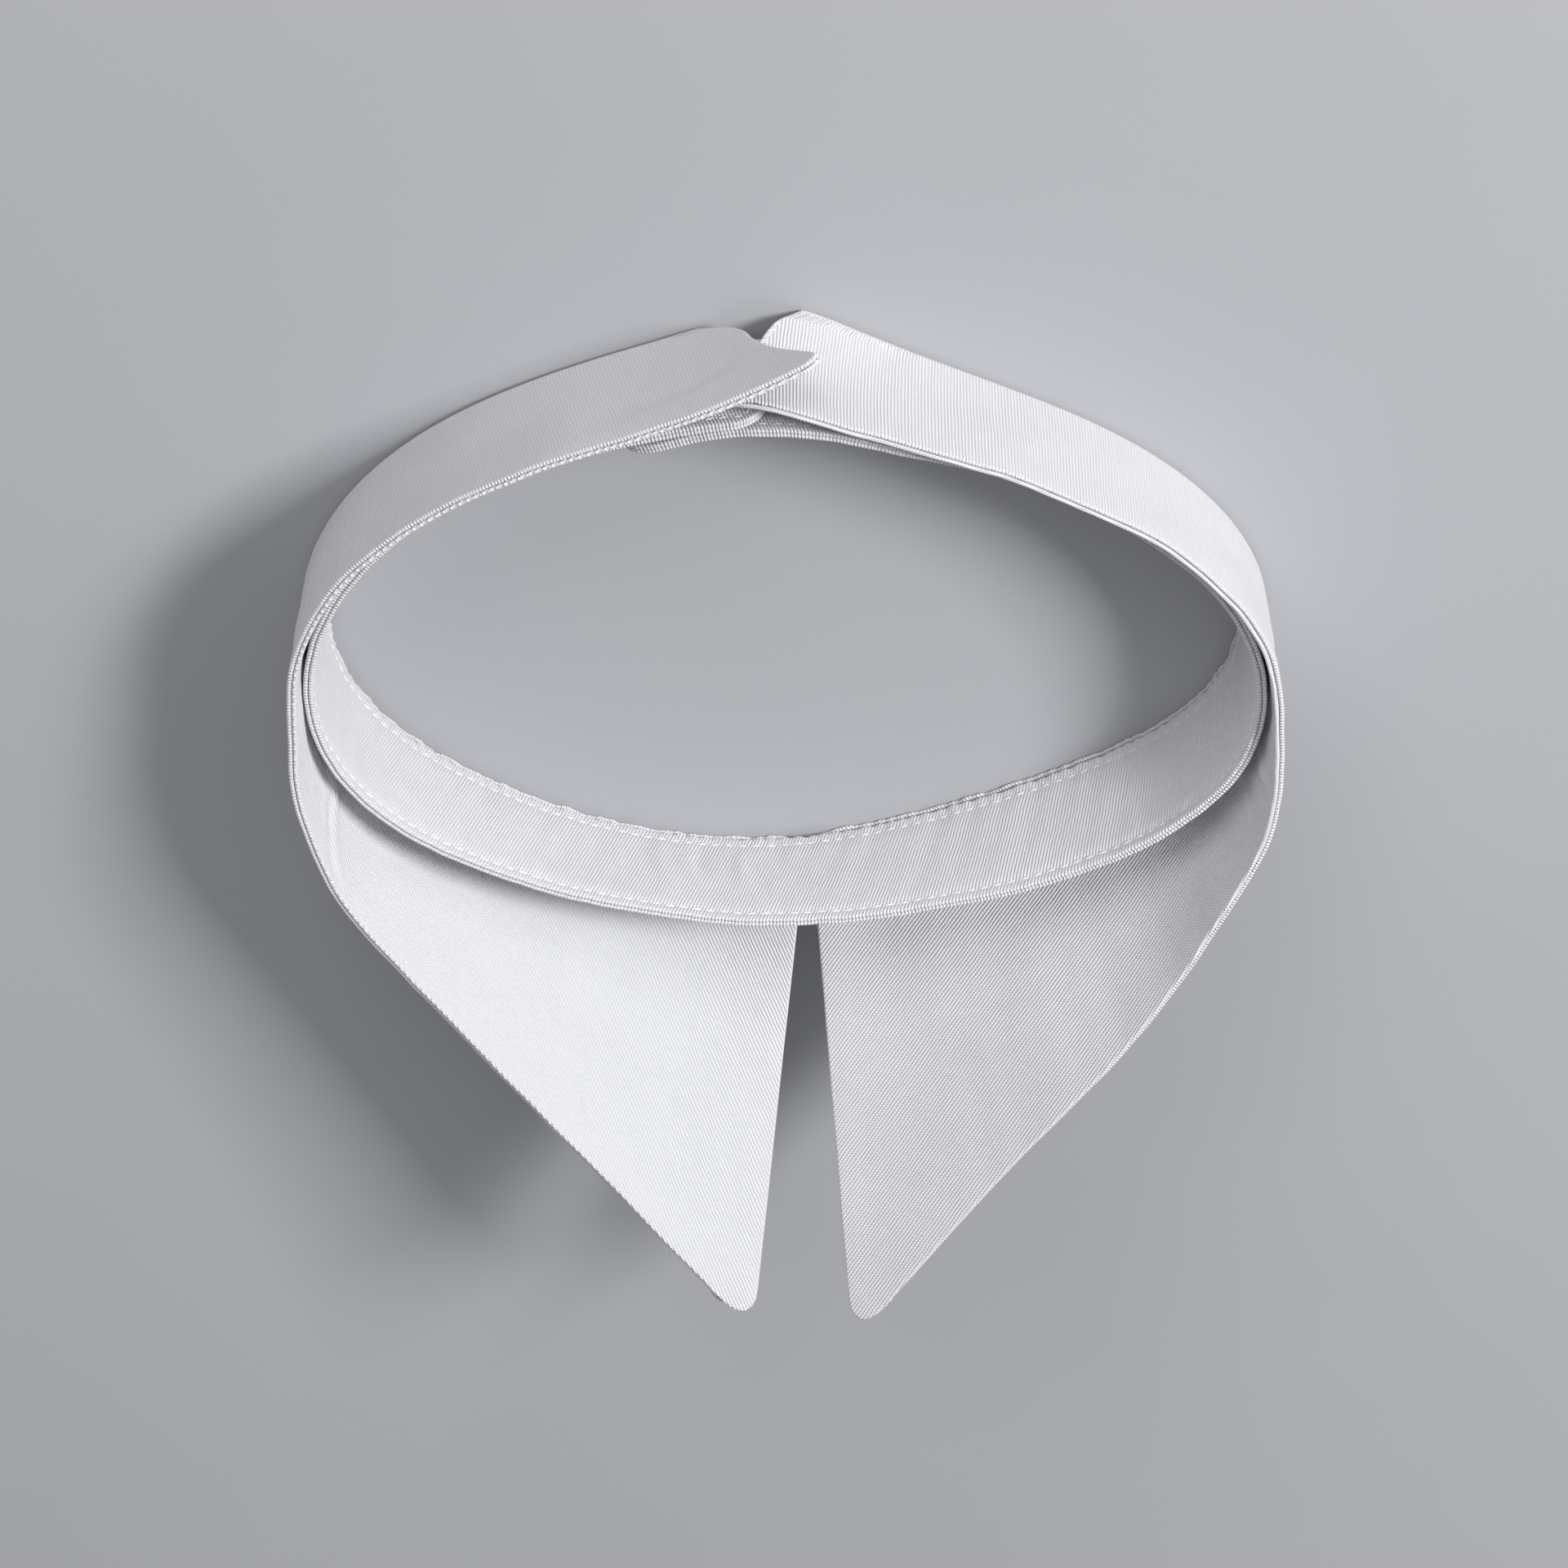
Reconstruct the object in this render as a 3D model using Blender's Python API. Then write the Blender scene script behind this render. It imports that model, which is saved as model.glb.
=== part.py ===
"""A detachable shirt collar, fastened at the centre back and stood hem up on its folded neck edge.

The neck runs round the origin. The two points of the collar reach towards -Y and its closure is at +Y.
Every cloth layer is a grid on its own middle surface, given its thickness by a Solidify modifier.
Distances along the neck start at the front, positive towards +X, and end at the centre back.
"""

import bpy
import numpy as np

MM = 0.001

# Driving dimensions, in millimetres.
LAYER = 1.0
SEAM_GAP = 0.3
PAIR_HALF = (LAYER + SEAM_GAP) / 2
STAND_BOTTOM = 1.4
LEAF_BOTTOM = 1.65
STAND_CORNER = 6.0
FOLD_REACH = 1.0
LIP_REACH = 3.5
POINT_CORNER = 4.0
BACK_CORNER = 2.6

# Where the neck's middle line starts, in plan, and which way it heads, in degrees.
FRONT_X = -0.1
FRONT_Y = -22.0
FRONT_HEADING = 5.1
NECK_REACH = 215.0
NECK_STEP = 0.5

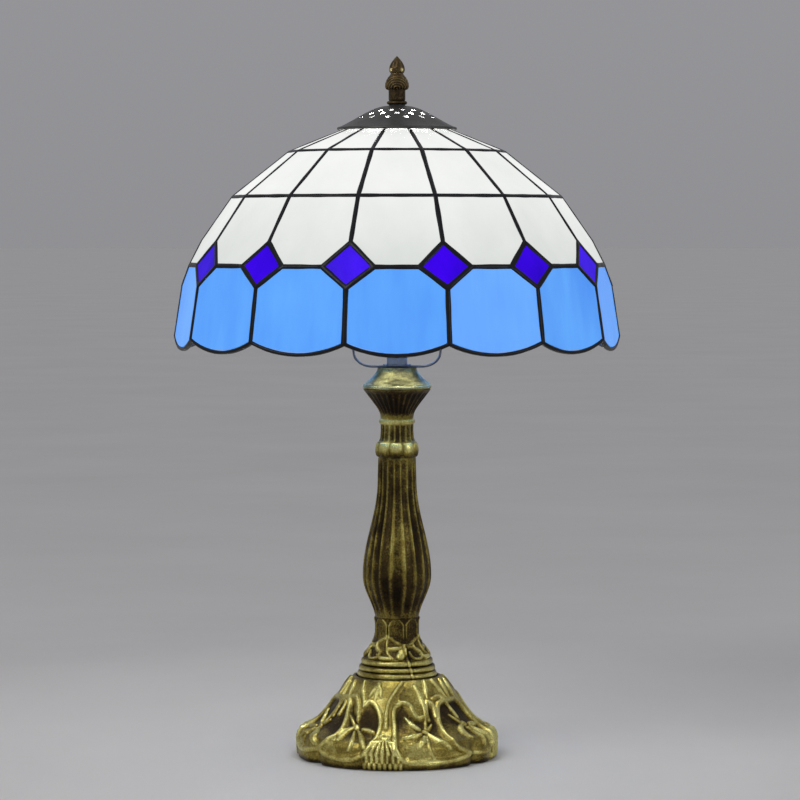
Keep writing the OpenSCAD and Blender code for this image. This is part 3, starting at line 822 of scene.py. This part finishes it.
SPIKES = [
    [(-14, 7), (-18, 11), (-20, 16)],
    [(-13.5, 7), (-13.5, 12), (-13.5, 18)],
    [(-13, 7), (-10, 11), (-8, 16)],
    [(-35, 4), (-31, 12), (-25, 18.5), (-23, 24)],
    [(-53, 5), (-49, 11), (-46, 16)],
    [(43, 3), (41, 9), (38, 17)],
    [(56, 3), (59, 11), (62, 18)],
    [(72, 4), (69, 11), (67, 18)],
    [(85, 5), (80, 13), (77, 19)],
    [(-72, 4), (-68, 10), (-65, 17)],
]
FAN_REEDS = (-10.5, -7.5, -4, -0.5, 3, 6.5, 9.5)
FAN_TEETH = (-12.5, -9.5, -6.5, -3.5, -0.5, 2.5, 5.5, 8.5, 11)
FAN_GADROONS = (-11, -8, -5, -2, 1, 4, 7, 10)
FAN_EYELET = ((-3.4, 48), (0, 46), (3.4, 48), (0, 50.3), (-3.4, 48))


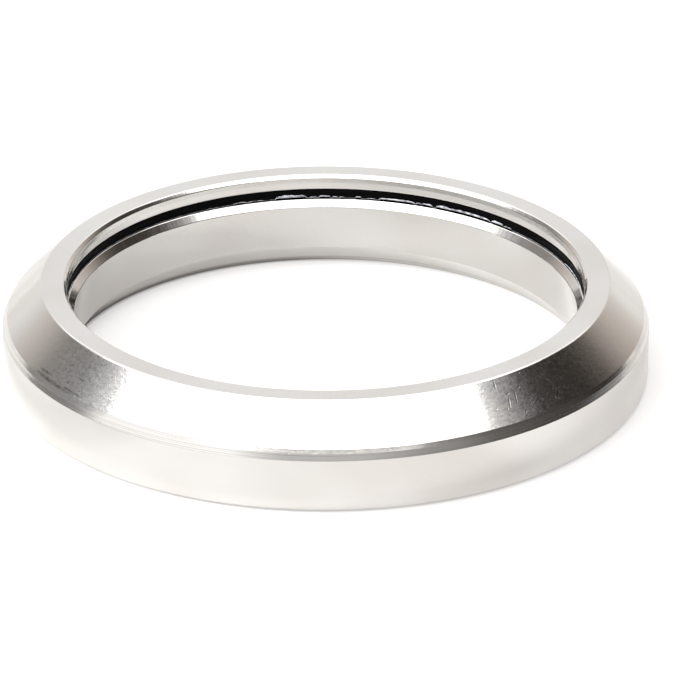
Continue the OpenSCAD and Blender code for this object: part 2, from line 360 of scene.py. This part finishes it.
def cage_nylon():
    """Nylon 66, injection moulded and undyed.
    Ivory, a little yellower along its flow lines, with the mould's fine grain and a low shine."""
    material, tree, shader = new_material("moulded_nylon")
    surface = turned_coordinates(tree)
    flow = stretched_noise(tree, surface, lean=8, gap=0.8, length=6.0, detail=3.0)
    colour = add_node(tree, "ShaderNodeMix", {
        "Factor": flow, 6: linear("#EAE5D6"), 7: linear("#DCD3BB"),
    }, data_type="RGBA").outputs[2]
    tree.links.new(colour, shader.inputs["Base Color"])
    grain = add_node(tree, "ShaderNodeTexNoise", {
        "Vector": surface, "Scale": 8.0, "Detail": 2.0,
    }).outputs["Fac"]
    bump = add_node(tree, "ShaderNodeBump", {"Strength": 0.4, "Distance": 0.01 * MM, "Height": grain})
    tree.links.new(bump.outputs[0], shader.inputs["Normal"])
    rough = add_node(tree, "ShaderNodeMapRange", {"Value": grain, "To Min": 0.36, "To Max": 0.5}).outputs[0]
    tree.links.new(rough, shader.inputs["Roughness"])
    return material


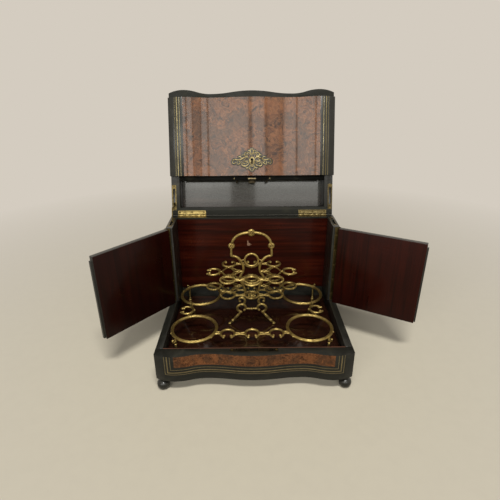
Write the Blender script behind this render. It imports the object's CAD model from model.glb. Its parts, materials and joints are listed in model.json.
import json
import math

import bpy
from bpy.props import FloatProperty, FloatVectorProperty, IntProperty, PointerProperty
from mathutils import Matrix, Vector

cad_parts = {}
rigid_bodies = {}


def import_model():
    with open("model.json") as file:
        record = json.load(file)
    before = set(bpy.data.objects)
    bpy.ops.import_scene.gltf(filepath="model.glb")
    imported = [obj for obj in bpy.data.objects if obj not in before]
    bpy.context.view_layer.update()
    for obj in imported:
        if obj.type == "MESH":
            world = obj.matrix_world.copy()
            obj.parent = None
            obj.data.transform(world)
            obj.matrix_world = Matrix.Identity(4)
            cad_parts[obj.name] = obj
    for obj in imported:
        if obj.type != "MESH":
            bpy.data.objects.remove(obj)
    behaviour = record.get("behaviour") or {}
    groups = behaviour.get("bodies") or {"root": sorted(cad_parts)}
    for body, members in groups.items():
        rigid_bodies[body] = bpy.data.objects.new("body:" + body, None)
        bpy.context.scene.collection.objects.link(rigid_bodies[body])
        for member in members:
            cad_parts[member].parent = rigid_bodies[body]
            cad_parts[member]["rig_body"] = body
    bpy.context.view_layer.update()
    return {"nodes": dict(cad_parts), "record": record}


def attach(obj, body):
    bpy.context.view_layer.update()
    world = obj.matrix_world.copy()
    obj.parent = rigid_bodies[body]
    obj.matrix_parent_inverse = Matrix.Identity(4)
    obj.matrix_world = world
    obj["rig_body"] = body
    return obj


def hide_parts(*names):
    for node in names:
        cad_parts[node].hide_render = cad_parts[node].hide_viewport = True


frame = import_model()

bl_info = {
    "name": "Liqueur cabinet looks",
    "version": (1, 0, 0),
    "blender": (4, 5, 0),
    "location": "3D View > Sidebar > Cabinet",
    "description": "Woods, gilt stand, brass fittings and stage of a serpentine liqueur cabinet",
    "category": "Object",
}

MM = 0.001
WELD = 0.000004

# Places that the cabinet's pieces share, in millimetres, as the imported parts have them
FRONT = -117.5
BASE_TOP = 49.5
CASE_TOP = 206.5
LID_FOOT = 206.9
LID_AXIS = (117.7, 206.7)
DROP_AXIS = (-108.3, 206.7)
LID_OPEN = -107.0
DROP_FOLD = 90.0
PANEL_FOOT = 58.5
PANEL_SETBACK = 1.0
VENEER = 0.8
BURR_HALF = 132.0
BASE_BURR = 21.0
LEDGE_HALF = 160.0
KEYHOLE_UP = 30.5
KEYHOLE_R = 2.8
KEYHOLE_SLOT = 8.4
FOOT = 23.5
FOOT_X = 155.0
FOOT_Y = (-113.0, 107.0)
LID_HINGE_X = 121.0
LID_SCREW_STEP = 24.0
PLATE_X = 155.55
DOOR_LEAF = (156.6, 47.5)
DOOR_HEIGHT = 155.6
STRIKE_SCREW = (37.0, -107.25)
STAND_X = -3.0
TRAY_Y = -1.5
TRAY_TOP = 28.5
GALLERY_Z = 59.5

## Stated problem
The pictures in the entries should be left out; output everything else exactly.

## Full solution
Reconstruct the object in this render as a 3D model using Blender's Python API. Then write the Blender scene script behind this render. It imports that model, which is saved as model.glb.
=== part.py ===
"""A detachable shirt collar, fastened at the centre back and stood hem up on its folded neck edge.

The neck runs round the origin. The two points of the collar reach towards -Y and its closure is at +Y.
Every cloth layer is a grid on its own middle surface, given its thickness by a Solidify modifier.
Distances along the neck start at the front, positive towards +X, and end at the centre back.
"""

import bpy
import numpy as np

MM = 0.001

# Driving dimensions, in millimetres.
LAYER = 1.0
SEAM_GAP = 0.3
PAIR_HALF = (LAYER + SEAM_GAP) / 2
STAND_BOTTOM = 1.4
LEAF_BOTTOM = 1.65
STAND_CORNER = 6.0
FOLD_REACH = 1.0
LIP_REACH = 3.5
POINT_CORNER = 4.0
BACK_CORNER = 2.6

# Where the neck's middle line starts, in plan, and which way it heads, in degrees.
FRONT_X = -0.1
FRONT_Y = -22.0
FRONT_HEADING = 5.1
NECK_REACH = 215.0
NECK_STEP = 0.5

Keep writing the OpenSCAD and Blender code for this image. This is part 3, starting at line 822 of scene.py. This part finishes it.
SPIKES = [
    [(-14, 7), (-18, 11), (-20, 16)],
    [(-13.5, 7), (-13.5, 12), (-13.5, 18)],
    [(-13, 7), (-10, 11), (-8, 16)],
    [(-35, 4), (-31, 12), (-25, 18.5), (-23, 24)],
    [(-53, 5), (-49, 11), (-46, 16)],
    [(43, 3), (41, 9), (38, 17)],
    [(56, 3), (59, 11), (62, 18)],
    [(72, 4), (69, 11), (67, 18)],
    [(85, 5), (80, 13), (77, 19)],
    [(-72, 4), (-68, 10), (-65, 17)],
]
FAN_REEDS = (-10.5, -7.5, -4, -0.5, 3, 6.5, 9.5)
FAN_TEETH = (-12.5, -9.5, -6.5, -3.5, -0.5, 2.5, 5.5, 8.5, 11)
FAN_GADROONS = (-11, -8, -5, -2, 1, 4, 7, 10)
FAN_EYELET = ((-3.4, 48), (0, 46), (3.4, 48), (0, 50.3), (-3.4, 48))


Continue the OpenSCAD and Blender code for this object: part 2, from line 360 of scene.py. This part finishes it.
def cage_nylon():
    """Nylon 66, injection moulded and undyed.
    Ivory, a little yellower along its flow lines, with the mould's fine grain and a low shine."""
    material, tree, shader = new_material("moulded_nylon")
    surface = turned_coordinates(tree)
    flow = stretched_noise(tree, surface, lean=8, gap=0.8, length=6.0, detail=3.0)
    colour = add_node(tree, "ShaderNodeMix", {
        "Factor": flow, 6: linear("#EAE5D6"), 7: linear("#DCD3BB"),
    }, data_type="RGBA").outputs[2]
    tree.links.new(colour, shader.inputs["Base Color"])
    grain = add_node(tree, "ShaderNodeTexNoise", {
        "Vector": surface, "Scale": 8.0, "Detail": 2.0,
    }).outputs["Fac"]
    bump = add_node(tree, "ShaderNodeBump", {"Strength": 0.4, "Distance": 0.01 * MM, "Height": grain})
    tree.links.new(bump.outputs[0], shader.inputs["Normal"])
    rough = add_node(tree, "ShaderNodeMapRange", {"Value": grain, "To Min": 0.36, "To Max": 0.5}).outputs[0]
    tree.links.new(rough, shader.inputs["Roughness"])
    return material


Write the Blender script behind this render. It imports the object's CAD model from model.glb. Its parts, materials and joints are listed in model.json.
import json
import math

import bpy
from bpy.props import FloatProperty, FloatVectorProperty, IntProperty, PointerProperty
from mathutils import Matrix, Vector

cad_parts = {}
rigid_bodies = {}


def import_model():
    with open("model.json") as file:
        record = json.load(file)
    before = set(bpy.data.objects)
    bpy.ops.import_scene.gltf(filepath="model.glb")
    imported = [obj for obj in bpy.data.objects if obj not in before]
    bpy.context.view_layer.update()
    for obj in imported:
        if obj.type == "MESH":
            world = obj.matrix_world.copy()
            obj.parent = None
            obj.data.transform(world)
            obj.matrix_world = Matrix.Identity(4)
            cad_parts[obj.name] = obj
    for obj in imported:
        if obj.type != "MESH":
            bpy.data.objects.remove(obj)
    behaviour = record.get("behaviour") or {}
    groups = behaviour.get("bodies") or {"root": sorted(cad_parts)}
    for body, members in groups.items():
        rigid_bodies[body] = bpy.data.objects.new("body:" + body, None)
        bpy.context.scene.collection.objects.link(rigid_bodies[body])
        for member in members:
            cad_parts[member].parent = rigid_bodies[body]
            cad_parts[member]["rig_body"] = body
    bpy.context.view_layer.update()
    return {"nodes": dict(cad_parts), "record": record}


def attach(obj, body):
    bpy.context.view_layer.update()
    world = obj.matrix_world.copy()
    obj.parent = rigid_bodies[body]
    obj.matrix_parent_inverse = Matrix.Identity(4)
    obj.matrix_world = world
    obj["rig_body"] = body
    return obj


def hide_parts(*names):
    for node in names:
        cad_parts[node].hide_render = cad_parts[node].hide_viewport = True


frame = import_model()

bl_info = {
    "name": "Liqueur cabinet looks",
    "version": (1, 0, 0),
    "blender": (4, 5, 0),
    "location": "3D View > Sidebar > Cabinet",
    "description": "Woods, gilt stand, brass fittings and stage of a serpentine liqueur cabinet",
    "category": "Object",
}

MM = 0.001
WELD = 0.000004

# Places that the cabinet's pieces share, in millimetres, as the imported parts have them
FRONT = -117.5
BASE_TOP = 49.5
CASE_TOP = 206.5
LID_FOOT = 206.9
LID_AXIS = (117.7, 206.7)
DROP_AXIS = (-108.3, 206.7)
LID_OPEN = -107.0
DROP_FOLD = 90.0
PANEL_FOOT = 58.5
PANEL_SETBACK = 1.0
VENEER = 0.8
BURR_HALF = 132.0
BASE_BURR = 21.0
LEDGE_HALF = 160.0
KEYHOLE_UP = 30.5
KEYHOLE_R = 2.8
KEYHOLE_SLOT = 8.4
FOOT = 23.5
FOOT_X = 155.0
FOOT_Y = (-113.0, 107.0)
LID_HINGE_X = 121.0
LID_SCREW_STEP = 24.0
PLATE_X = 155.55
DOOR_LEAF = (156.6, 47.5)
DOOR_HEIGHT = 155.6
STRIKE_SCREW = (37.0, -107.25)
STAND_X = -3.0
TRAY_Y = -1.5
TRAY_TOP = 28.5
GALLERY_Z = 59.5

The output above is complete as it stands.